Story skips ahead to her early 20s in a secret meeting of the resistance. 22 members make up the small but growing organization. Recruitment was difficult because of the risk of exposure. They are discussing a possible new member. Kylee expresses concern that her husband is becoming suspicious of her behavior.

So I guess she has a husband that isn’t Marius and has come around to her betrayed betrothed’s way of thinking. Then it starts over again, but earlier, as indicated by all these insane arrows:

Story skips ahead to Kylee sitting in her quarters, staring blankly at the wall.

“What are you thinking about?” her husband asks curiously.

She dismisses the idea that she is thinking about anything at all. She says she needs to go for a walk.

“I’ll go with you,” he says, rising from his chair.

“I’d rather be alone,” she insists.

Now I scrap all that and start over yet again.

Story begins with Marius composing music in the arboretum, when a group of people arrive. One asks him why he doesn’t believe in the makers. He argues with them about the absurdity of constructing a starship to travel to a nonexistent world, a “ship of fools” as he calls it, “on a voyage to nowhere.”

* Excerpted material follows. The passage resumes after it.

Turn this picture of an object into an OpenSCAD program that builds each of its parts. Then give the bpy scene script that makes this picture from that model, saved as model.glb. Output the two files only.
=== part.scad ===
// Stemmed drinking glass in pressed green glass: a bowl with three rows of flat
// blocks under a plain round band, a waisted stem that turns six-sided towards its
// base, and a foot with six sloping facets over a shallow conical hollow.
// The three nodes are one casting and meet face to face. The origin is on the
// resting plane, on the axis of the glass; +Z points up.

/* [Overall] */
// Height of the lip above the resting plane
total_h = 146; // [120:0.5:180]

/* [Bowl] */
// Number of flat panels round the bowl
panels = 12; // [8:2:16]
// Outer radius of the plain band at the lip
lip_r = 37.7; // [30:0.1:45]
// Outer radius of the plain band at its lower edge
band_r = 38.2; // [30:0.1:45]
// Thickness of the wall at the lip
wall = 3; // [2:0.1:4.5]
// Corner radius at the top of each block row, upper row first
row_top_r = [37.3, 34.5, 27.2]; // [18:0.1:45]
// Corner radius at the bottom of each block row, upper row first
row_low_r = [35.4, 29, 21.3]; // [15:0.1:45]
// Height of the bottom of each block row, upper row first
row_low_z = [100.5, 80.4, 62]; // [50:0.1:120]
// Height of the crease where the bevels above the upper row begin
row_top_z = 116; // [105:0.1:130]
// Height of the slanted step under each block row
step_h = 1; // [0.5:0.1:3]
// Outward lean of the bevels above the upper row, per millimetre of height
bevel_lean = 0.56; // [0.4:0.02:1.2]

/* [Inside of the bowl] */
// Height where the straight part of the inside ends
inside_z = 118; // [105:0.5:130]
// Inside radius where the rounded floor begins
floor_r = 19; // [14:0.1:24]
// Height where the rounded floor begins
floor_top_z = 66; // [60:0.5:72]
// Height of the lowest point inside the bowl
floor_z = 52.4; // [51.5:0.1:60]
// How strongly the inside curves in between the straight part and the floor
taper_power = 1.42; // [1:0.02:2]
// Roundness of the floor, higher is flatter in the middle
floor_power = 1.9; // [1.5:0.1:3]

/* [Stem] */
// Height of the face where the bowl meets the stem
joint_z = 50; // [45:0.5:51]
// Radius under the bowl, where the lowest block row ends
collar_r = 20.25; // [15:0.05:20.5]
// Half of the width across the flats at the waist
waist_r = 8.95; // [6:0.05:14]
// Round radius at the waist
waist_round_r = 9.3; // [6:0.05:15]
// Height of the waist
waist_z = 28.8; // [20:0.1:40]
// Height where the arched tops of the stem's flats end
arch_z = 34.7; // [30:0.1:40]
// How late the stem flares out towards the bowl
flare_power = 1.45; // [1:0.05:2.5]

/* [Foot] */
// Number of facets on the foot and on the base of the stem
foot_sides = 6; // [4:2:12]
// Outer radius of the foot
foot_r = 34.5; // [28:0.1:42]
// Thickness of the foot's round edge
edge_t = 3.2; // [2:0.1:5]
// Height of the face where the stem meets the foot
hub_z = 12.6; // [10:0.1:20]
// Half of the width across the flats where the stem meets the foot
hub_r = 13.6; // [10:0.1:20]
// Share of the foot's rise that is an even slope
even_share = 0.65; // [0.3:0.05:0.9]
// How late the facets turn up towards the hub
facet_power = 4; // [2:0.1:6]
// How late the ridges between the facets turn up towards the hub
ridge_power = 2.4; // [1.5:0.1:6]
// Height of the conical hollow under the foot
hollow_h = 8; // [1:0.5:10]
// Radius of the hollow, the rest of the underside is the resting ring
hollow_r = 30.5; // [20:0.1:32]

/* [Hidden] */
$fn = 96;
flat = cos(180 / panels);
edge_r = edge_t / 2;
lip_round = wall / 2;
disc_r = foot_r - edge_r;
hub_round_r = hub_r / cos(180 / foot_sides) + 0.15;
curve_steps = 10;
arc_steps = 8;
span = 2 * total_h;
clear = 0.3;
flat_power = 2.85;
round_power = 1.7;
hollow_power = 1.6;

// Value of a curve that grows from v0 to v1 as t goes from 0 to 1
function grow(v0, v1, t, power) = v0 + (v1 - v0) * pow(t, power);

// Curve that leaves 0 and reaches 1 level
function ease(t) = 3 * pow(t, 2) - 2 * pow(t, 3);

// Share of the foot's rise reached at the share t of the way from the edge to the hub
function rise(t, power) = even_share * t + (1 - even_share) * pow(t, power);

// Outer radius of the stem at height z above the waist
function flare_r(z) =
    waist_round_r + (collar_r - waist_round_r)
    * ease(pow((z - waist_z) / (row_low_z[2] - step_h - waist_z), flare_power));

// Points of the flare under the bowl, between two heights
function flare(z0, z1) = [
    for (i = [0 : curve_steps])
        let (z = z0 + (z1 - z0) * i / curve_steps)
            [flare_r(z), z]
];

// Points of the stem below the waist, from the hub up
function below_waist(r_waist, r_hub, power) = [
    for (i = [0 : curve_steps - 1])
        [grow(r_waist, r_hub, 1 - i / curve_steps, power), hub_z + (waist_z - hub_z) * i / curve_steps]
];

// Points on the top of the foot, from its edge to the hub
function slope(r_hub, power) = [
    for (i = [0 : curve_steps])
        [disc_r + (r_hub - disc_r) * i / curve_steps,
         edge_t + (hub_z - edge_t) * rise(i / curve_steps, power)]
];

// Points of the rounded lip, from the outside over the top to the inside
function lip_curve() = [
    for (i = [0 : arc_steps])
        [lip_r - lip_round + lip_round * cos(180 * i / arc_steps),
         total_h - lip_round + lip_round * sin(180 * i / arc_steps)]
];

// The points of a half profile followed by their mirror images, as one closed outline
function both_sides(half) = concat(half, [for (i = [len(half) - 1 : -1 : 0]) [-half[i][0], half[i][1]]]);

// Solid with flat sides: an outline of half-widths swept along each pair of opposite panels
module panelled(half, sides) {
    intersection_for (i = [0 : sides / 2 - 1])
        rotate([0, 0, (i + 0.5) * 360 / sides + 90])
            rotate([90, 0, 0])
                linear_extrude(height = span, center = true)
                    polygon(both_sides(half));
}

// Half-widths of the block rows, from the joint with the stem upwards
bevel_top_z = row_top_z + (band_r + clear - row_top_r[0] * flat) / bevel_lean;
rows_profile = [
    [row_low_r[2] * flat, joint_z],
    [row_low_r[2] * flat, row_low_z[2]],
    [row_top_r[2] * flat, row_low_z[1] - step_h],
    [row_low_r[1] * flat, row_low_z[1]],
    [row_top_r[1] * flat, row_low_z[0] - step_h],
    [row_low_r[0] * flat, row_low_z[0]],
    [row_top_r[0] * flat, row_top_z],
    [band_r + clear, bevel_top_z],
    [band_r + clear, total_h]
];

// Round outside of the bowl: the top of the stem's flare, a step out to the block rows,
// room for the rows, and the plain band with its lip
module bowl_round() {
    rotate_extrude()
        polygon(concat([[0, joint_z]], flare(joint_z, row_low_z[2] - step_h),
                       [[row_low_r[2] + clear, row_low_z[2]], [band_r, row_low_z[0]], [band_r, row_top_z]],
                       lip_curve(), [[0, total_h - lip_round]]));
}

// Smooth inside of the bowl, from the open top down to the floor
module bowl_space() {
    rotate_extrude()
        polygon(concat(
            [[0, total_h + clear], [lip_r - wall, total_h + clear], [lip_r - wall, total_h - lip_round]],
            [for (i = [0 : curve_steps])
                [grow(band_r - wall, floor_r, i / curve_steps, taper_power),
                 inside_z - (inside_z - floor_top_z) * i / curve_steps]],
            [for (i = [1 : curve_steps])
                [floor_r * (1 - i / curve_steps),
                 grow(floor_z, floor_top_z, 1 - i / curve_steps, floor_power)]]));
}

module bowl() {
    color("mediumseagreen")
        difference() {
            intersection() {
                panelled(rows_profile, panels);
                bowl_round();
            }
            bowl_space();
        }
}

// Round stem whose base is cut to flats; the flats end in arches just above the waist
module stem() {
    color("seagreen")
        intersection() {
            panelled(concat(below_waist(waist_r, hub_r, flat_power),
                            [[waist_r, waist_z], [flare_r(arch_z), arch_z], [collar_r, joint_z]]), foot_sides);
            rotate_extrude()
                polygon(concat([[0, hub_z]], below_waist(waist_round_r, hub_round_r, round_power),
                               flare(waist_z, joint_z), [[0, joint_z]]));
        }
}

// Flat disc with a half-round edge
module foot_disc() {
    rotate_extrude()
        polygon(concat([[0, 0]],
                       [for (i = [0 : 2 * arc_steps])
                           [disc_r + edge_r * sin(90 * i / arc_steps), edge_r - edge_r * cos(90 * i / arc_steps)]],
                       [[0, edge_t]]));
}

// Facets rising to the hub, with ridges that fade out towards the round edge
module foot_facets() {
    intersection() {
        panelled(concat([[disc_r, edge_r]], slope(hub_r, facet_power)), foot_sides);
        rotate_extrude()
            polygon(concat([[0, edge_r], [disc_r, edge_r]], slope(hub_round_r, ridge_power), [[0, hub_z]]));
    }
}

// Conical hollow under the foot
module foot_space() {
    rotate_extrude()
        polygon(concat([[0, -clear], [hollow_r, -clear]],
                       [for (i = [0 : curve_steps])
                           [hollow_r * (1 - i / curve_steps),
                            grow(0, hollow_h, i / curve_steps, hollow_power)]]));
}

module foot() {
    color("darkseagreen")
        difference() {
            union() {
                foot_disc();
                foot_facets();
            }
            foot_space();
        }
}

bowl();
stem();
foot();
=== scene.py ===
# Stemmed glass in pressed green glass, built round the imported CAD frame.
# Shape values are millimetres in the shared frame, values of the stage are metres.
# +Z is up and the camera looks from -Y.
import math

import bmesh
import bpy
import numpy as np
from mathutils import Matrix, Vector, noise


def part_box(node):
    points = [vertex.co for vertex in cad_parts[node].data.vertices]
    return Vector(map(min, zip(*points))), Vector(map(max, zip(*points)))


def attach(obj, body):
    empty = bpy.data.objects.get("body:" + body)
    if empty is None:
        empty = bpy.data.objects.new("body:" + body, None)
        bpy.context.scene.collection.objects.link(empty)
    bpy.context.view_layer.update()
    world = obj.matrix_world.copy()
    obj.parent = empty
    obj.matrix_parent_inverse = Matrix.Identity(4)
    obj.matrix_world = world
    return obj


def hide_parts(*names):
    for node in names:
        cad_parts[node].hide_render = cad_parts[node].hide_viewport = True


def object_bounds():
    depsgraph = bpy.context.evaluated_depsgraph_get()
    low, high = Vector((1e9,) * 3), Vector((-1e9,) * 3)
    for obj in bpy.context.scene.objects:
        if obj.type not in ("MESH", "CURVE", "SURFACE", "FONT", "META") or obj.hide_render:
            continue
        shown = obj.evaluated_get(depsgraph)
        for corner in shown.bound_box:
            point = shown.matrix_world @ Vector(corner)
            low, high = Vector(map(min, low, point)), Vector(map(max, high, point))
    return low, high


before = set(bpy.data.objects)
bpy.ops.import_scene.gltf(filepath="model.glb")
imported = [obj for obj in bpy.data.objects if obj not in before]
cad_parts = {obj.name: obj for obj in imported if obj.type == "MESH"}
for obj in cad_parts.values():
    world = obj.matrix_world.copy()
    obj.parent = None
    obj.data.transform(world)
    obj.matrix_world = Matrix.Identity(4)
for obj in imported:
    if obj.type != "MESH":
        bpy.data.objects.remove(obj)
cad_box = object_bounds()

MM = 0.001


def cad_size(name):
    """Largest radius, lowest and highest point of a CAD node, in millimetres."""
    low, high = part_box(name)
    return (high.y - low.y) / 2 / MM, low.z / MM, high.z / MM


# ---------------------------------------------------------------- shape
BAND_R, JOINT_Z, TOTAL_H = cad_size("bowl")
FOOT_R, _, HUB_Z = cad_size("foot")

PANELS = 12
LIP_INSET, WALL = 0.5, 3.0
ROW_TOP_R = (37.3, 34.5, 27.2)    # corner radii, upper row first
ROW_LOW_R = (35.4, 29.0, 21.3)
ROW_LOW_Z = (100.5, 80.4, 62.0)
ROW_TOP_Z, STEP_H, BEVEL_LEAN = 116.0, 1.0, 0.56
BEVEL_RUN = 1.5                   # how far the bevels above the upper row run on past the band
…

“The council tolerates your dissent because of your popularity amongst the population. But their tolerance has limits,” warns one of the men, after Marius explains to them that they are all part of what was in earlier centuries called a cult.

He uses examples of the Heaven’s Gate followers, calling up the eerie images of their mass suicide on his computer. He tells them that they are stagnating, unable to achieve, to reach life’s full potential.

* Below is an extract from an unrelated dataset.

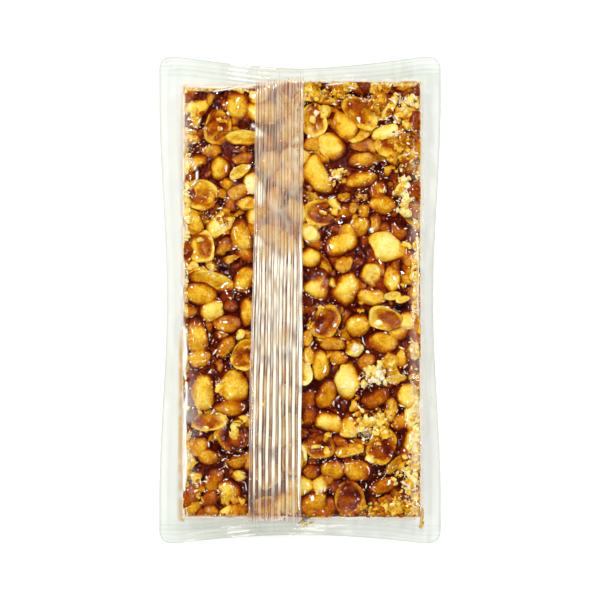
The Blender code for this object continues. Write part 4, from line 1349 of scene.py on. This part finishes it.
def ground_nut_dust():
    """Dust of ground nut and sugar crystals: dry, matt and nearly white against the caramel, also used for
    specks that stand in for painted glints.
    """
    m = start_material("ground_nut_and_sugar_dust")
    clumps = add(m, "ShaderNodeTexNoise", Vector=add(m, "ShaderNodeNewGeometry"), Scale=scale_of(1.2))
    colour = set_tones(add(m, "ShaderNodeValToRGB", Fac=clumps), DUST_TONES)
    shader = add(m, "ShaderNodeBsdfPrincipled", Base_Color=colour, Roughness=0.6, IOR=1.5)
    return finish_material(m, shader)


def boiled_sugar():
    """Boiled sugar, poured and cut: near black where deep, red amber where thin over a kernel, glassy."""
    m = start_material("boiled_sugar_caramel")
    thin = add(m, "ShaderNodeAttribute", {"attribute_name": "thin"}).outputs["Fac"]
    place = add(m, "ShaderNodeNewGeometry")
    cloud = add(m, "ShaderNodeTexNoise", Vector=place, Scale=scale_of(3.0))
    bubbles = add(m, "ShaderNodeTexNoise", Vector=place, Scale=scale_of(0.6), Detail=4.0, Roughness=0.7)
    tone = weighed(m, -0.53, (thin, 0.5), (cloud, 0.35), (bubbles, 0.55))
    colour = dusted_over(m, set_tones(add(m, "ShaderNodeValToRGB", Fac=tone), CARAMEL_TONES))
    ripple = add(m, "ShaderNodeTexNoise", Vector=place, Scale=scale_of(1.1), Detail=1.0, Roughness=0.4)
    bump = add(m, "ShaderNodeBump", Height=ripple, Strength=0.8, Distance=0.9 * METRES_PER_MM)
    shader = add(m, "ShaderNodeBsdfPrincipled", Base_Color=colour, Roughness=0.03, IOR=1.45,
                 Specular_IOR_Level=0.29, Normal=bump)
    return finish_material(m, shader)


def clear_film(name, haze_colour, haze, white_colour, shine, gloss_rough, cockle_depth, free_tint, fold_tint):
    """Cast polypropylene film: clear, with a mirror gloss that grows towards grazing view, and a little haze.

    It has painted white highlights along creases, crimps, edges and rib crests, and patches of white haze. It
    has painted shade at folds and between ribs, and is amber where a glow of light from the slab is painted,
    and where the fin is stained.
    """
    m = start_material(name)
    free, folded, stained, whitened = (add(m, "ShaderNodeAttribute", {"attribute_name": value}).outputs["Fac"]
                                       for value in ("free", "folded", "stained", "whitened"))
    place = add(m, "ShaderNodeNewGeometry")
    cockles = add(m, "ShaderNodeTexNoise", Vector=place, Scale=scale_of(1.4), Detail=1.0)
    bump = add(m, "ShaderNodeBump", Height=cockles, Strength=0.35, Distance=cockle_depth * METRES_PER_MM)
    tint = linear(FILM_TINT)
    for share, colour in ((free, free_tint), (folded, fold_tint), (stained, STAIN_TINT)):
        mixed = add(m, "ShaderNodeMix", {"data_type": "RGBA"}, i0=share, i6=tint, i7=linear(colour))
        tint = mixed.outputs[2]
    clear = add(m, "ShaderNodeBsdfTransparent", Color=tint)
    milk = add(m, "ShaderNodeBsdfPrincipled", Base_Color=linear(haze_colour), Roughness=0.6, Normal=bump)
    hazy = add(m, "ShaderNodeMixShader", Fac=weighed(m, haze, (free, -0.9 * haze)), i1=clear, i2=milk)
    mixed = add(m, "ShaderNodeMix", {"data_type": "RGBA"},
                i0=stained, i6=linear(white_colour), i7=linear(STAIN_WHITE))
    white = add(m, "ShaderNodeBsdfPrincipled", Base_Color=mixed.outputs[2], Roughness=0.4, Normal=bump)
    # Painted highlights and white haze.
    stressed = add(m, "ShaderNodeMixShader", Fac=whitened, i1=hazy, i2=white)
    facing = add(m, "ShaderNodeLayerWeight", Blend=0.5, Normal=bump).outputs["Facing"]
    grazing = add(m, "ShaderNodeMath", {"operation": "POWER"}, i0=facing, i1=5.0)
    mirrored = weighed(m, shine, (grazing, 0.9), (free, -0.014))
    gloss = add(m, "ShaderNodeBsdfPrincipled", Base_Color=linear("FFFFFF"), Metallic=1.0,
                Roughness=gloss_rough, Normal=bump)
    skin = add(m, "ShaderNodeMixShader", Fac=mirrored, i1=stressed, i2=gloss)
    return finish_material(m, skin)


def white_table():
    """Matt white board that glows a little, so that it comes out white and clean under the soft light."""
    m = start_material("matt_white_table")
    shader = add(m, "ShaderNodeBsdfPrincipled", Base_Color=linear(TABLE_WHITE), Roughness=0.9,
                 Emission_Color=linear("FFFFFF"), Emission_Strength=TABLE_GLOW)
    return finish_material(m, shader)


# ---------------------------------------------------------------- pieces


def glaze_of(points, sunk, caramel_map):
    """How thick caramel lies on each point of a kernel, with painted shade: it covers its foot and thins
    towards its top, and shade is painted below the kernel's top and towards one side.
    """
    above = points[:, 2] - read_map(caramel_map, points[:, 0], points[:, 1])
    wetted = np.exp(-np.maximum(above, 0) / GLAZE_DEPTH)
    return np.clip(np.maximum(wetted, 0.9 * smooth((sunk - RUN_OFF_START) / RUN_OFF_DEPTH)), 0, 1)


def make_slab():
    """The slab of brittle: kernels, crumbs and the caramel that holds them."""
    kernel = roasted_kernel()
    heaps = make_heaps()
    lower = make_lower_heap()
    # The middles of the faces fill the map between the points.
    body_points = []
    for heap in heaps.values():
        for points, faces in zip(heap.points, heap.faces):
            local = faces - faces.min()
            body_points += [points, points[local].mean(axis=1)]
    kernel_map = dropped(np.concatenate(body_points))
    caramel_map = caramel_height(kernel_map)
    breaks = random_map(1.3)
    for kind, heap in heaps.items():
        points = heap.all_points()
        values = heap.all_values()
        # Caramel glaze and painted shade on each kernel.
        glaze = mix(glaze_of(points, values["sunk"], caramel_map), values["dish_glaze"], values["dish"])
        for used_up in ("dish", "dish_glaze", "sunk"):
            heap.values.pop(used_up)
        dusty = edge_dust(points[:, 0], points[:, 1], breaks)
        heap.make("kernels_" + kind, kernel, "peanut", glaze=glaze, dusty=dusty)
    lower.make("kernels_lower", kernel, "peanut")
    crumbs = make_crumbs(kernel_map, caramel_map)
    roasts = crumbs.all_values()["roast"]
    crumbs.make("crumbs", kernel, "peanut", faceted=True, glaze=np.clip(0.02 + 0.6 * roasts, 0, 1))
    caramel = boiled_sugar()
    make_caramel(caramel, kernel_map, caramel_map, breaks)
    make_loose(kernel, caramel)
    surface = np.maximum.reduce([kernel_map, caramel_map, dropped(crumbs.all_points())])
    specks = make_specks(surface)
    lay_flakes(specks, surface)
    specks.make("specks", ground_nut_dust(), "peanut", faceted=True)
    return np.maximum(surface, dropped(specks.all_points()))


def make_pack(surface):
    """The film round the slab, with its fin seal."""
    wrap_film = clear_film("cast_polypropylene_film", haze_colour="FFFFFF", haze=0.0005,
                           white_colour="FFFCF2", shine=0.012, gloss_rough=0.03, cockle_depth=0.15,
                           free_tint=FREE_TINT, fold_tint=FOLD_TINT)
    # The fin's warm haze colour is painted light, scattered up from the nuts below.
    fin_film = clear_film("heat_sealed_polypropylene_fin", haze_colour="FFC49A", haze=0.1,
                          white_colour="FFF8E6", shine=0.03, gloss_rough=0.12, cockle_depth=0.02,
                          free_tint=FILM_TINT, fold_tint=FIN_GAP_TINT)
    make_fin(fin_film, film_map(*make_film(wrap_film, surface)))


# ---------------------------------------------------------------- stage


def make_table():
    """A white table, a hair below the pack."""
    data = bpy.data.meshes.new("table")
    reach = TABLE_REACH
    corners = [(-reach, -reach, -TABLE_GAP), (reach, -reach, -TABLE_GAP), (reach, reach, -TABLE_GAP),
               (-reach, reach, -TABLE_GAP)]
    data.from_pydata(corners, [], [(0, 1, 2, 3)])
    data.materials.append(white_table())
    table = bpy.data.objects.new("table", data)
    bpy.context.scene.collection.objects.link(table)


def make_light():
    """Soft light from both sides, and a little from all round."""
    for name, heading, tilt, share, across, along in LAMPS:
        a, t = math.radians(heading), math.radians(tilt)
        place = Vector((math.cos(a) * math.sin(t), math.sin(a) * math.sin(t), math.cos(t))) * LAMP_DISTANCE
        lamp = bpy.data.lights.new(name, "AREA")
        lamp.shape = "RECTANGLE"
        lamp.size = across
        lamp.size_y = along
        lamp.energy = share * (math.pi * LAMP_DISTANCE) ** 2 / math.cos(t)
        light = bpy.data.objects.new(name, lamp)
        light.location = place
        light.rotation_euler = (0.0, t, a)
        bpy.context.scene.collection.objects.link(light)
    world = bpy.data.worlds.new("studio")
    world.use_nodes = True
    world.node_tree.nodes["Background"].inputs["Color"].default_value = (1, 1, 1, 1)
    world.node_tree.nodes["Background"].inputs["Strength"].default_value = SKY_STRENGTH
    bpy.context.scene.world = world


def make_camera():
    """A camera straight above, which shows colours as they are."""
    camera_data = bpy.data.cameras.new("camera")
    camera_data.lens = LENS
    camera_data.sensor_width = SENSOR
    camera = bpy.data.objects.new("camera", camera_data)
    camera.location = (0, 0, FOLD_HEIGHT * METRES_PER_MM + FRAME_WIDTH * LENS / SENSOR)
    bpy.context.scene.collection.objects.link(camera)
    bpy.context.scene.camera = camera
    bpy.context.scene.view_settings.view_transform = "Standard"


make_table()
make_light()
make_camera()
make_pack(make_slab())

Then I–you guessed it–scrap all that and start over.


One of the dissenters is walking down a corridor in the lower section of the ship, when he is attacked and killed by an unknown assailant.

Upon discovery of the body, the dissenters storm the council chambers, demanding to be heard. Murder has never taken place aboard the ship.

They are assured that this most distressing matter will be promptly taken care of.

The dissenters take little comfort from this. “Is it not enough that that they shout at us, hurl insults at us, spit at us? Now they must kill us?” asks one.

A council member orders silence. “As repugnant as I find your faithlessness, I assure you that murder will not be tolerated.

The end, let’s try something else:


Marius is sitting in the garden composing music. ( ) approaches him and asks “I am curious. Why have you chosen to separate yourself from the ideals of ( )

Marius asks him whether he’d ever wondered why it was like to set foot on solid ground, etc.

( ) replies that such things are impossible. The earth has been destroyed. We travel to ( ) so that generations may experience such things.

They debate for awhile,

That’s it. That’s all of it. Well, except for this:

If you’ve read Effugium and its sequels Exsilium and Anshar, you’ll recognize they share a ton of common elements with this scribbled-down mess.

I’ve always liked the idea of generational starships, of the passengers’ descendants finishing a voyage embarked upon by their ancestors.

I’ve also always liked the idea of it being made possible by a rich, charismatic cult leader. I’ve also always been fascinated by heaven’s gate. Their website is still operational, by the way. It’s operated by two members who stayed behind. Go check it out, it’s completely unchanged since 1997.

It’s definitely one of my favorite cults. It’s just such a weird deal. The seeds of “Effugium” were planted the very day of those tragic events. I knew I wanted to write a book about a spacefaring cult, except have it be true instead of just a bunch of people killing themselves. It just took me twenty years to fully form the idea.

As I read this, I remembered that the naming of the prophet “Jonas” was because I’d been listening to Weezer’s “My name is Jonas.” Of course, Jonas later became Richard Kryuss, a charismatic billionaire inspired by the likes of Richard Branson and Elon Musk. Marius, the ship’s resident heretic, became Galen the Sixth.

Looking back on these early notes is like looking at Ralph McQuarrie’s early Star Wars sketches: it’s familiar, but also way different.

So yeah, I’ve been building this universe for quite some time, and I plan to keep doing so for decades to come.